Seth Godin is a familiar name in the business and publishing world. His advice to entrepreneurs is to 'pick yourself'. The meaning of this phrase boils down to not waiting for someone else to hire you or validate your ideas, but rather to act on them yourself. So look in the mirror and say "You're hired!". Now, get to work and start writing. Find a large enough audience and those publishers will be the ones jumping up and down screaming "pick me! pick me!".

The World Of Publishing

The same Seth Godin has also been heralding (and experimenting with) the changes that have occurred in publishing and brought on by the internet. The new buzzword is 'digital media'. One of the greatest reasons to 'pick yourself' and begin your journalistic aspirations immediately is the low barrier to entry. You can start writing and sharing your work with little to no upfront costs at all. But it does require formulating a plan followed by lots of effort. The old way of marketing through agents and publishers are quickly fading. Self-publishing is flourishing.

Strategy

-Find Your Niche.

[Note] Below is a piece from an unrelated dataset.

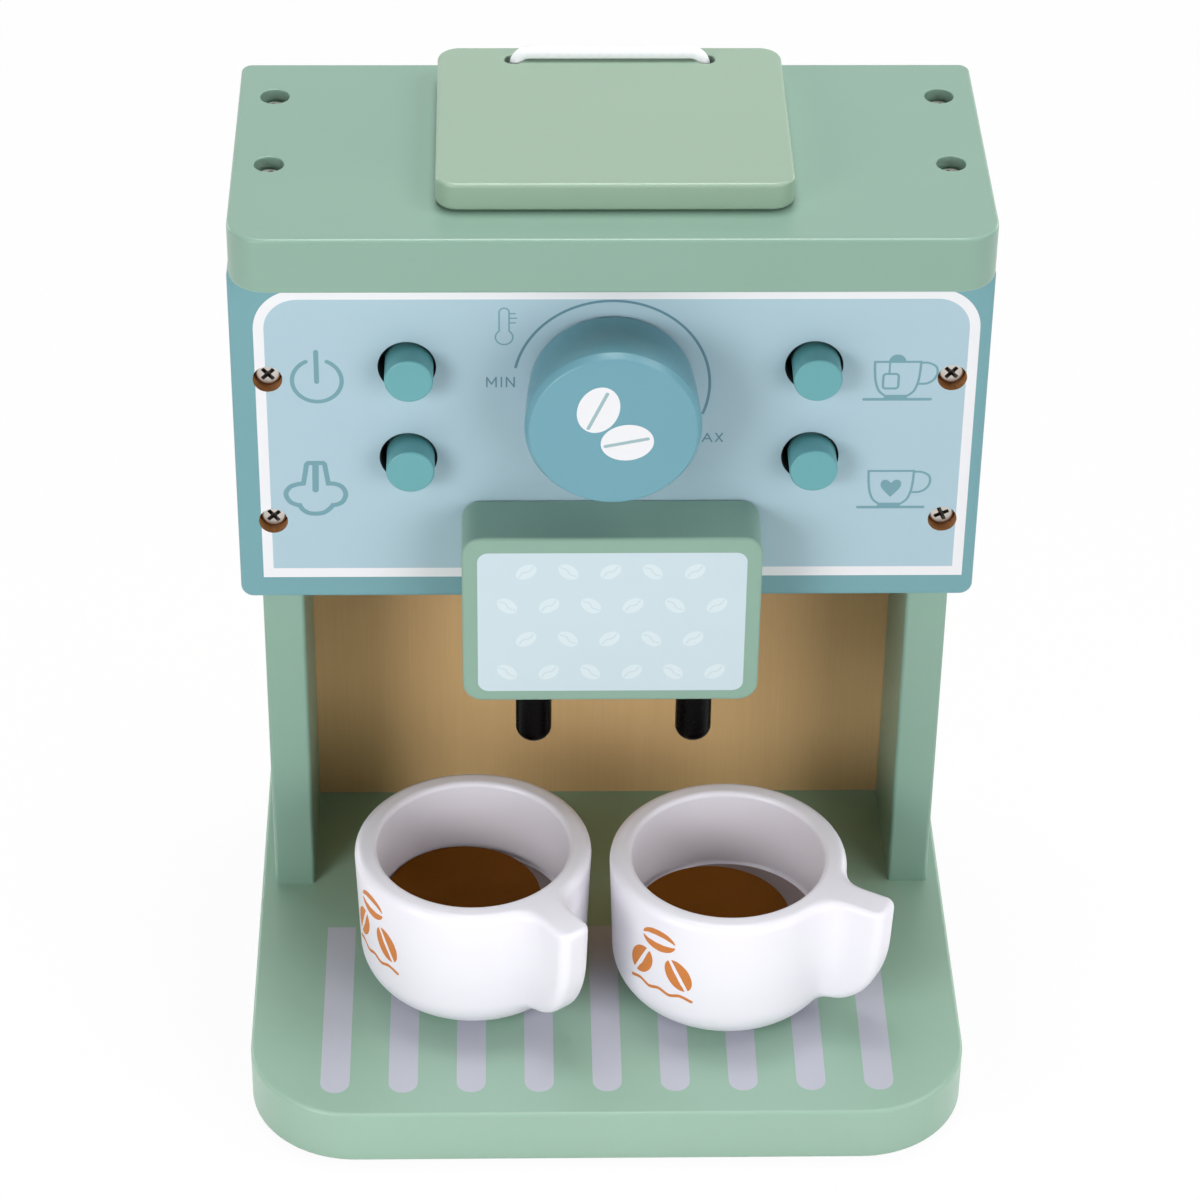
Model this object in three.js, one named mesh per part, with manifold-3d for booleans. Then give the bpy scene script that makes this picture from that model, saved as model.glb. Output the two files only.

I would say that before you do anything, the first decision you should make is to pick a category or niche that you will focus on. Some examples would be politics, sports, religion, technology, travel, finances, etc. Choose something that you are passionate about. Chances are that you will already have some knowledge and experience in this area that will help to establish your credibility early on. If not, then start doing some research, get your hands dirty, and write about that. Choosing a niche early on will also help you focus on the outlets you would like to contribute to - and ultimately form a professional relationship with. Yes, get paid. Without getting into details, this will also help you with future SEO efforts and getting found in search results.

-Understand Your Revenue Stream. There are many ways an author can receive payment for his work. Just make sure that you are legally set up to get paid the way you choose to earn your income. Freelancers (Independent Contractors) are typically paid per piece, but it really depends on the terms of a Contract or Agreement. Self publishers can generate revenue from selling paid subscriptions, advertising space, or syndication. Many successful authors also receive income from affiliate marketing - however, be mindful about 'spam' and possible negative SEO consequences of affiliate links. Another source of revenue can come from print and ebook sales. Sites such as www.iuniverse.com, www.lulu.com, and www.amazon.com are some places available to self-publishers. Search Google using the term 'self publishing' for a wealth of resources.

-Focus On A Platform. Will you be primarily posting on your own site/blog, elswhere, or both? This decision will come a bit easier once you've thought through the ways you expect to draw some revenue from writing. Signing up for a free account on WordPress.com, Blogger(Google), or Medium.com is a great way to start publishing immediately. It's also important to make sure your platform is optimized for mobile devices.

-Share It On Social. Social media is your key marketing tool. Enlist your friends, family, and professional colleagues on Google+, Facebook, LinkedIN, and Twitter to help you get the word out and share your work. The platform you choose to publish on should be able to integrate with most major social media accounts.

-Fail, Fail Again. Author and business coach John Maxwell wrote a book called Failing Forward. The main idea was learning from our failures and mistakes in order to succeed. Write, post, and publish. Write for the love and joy of it. Be consistent and post on a regular basis. Grow a thick skin then get constructive feedback in order to hone your craft and develop your style. In the end, good writing is about making that connection with your audience.

Hopefully this provides some direction and clarity for you.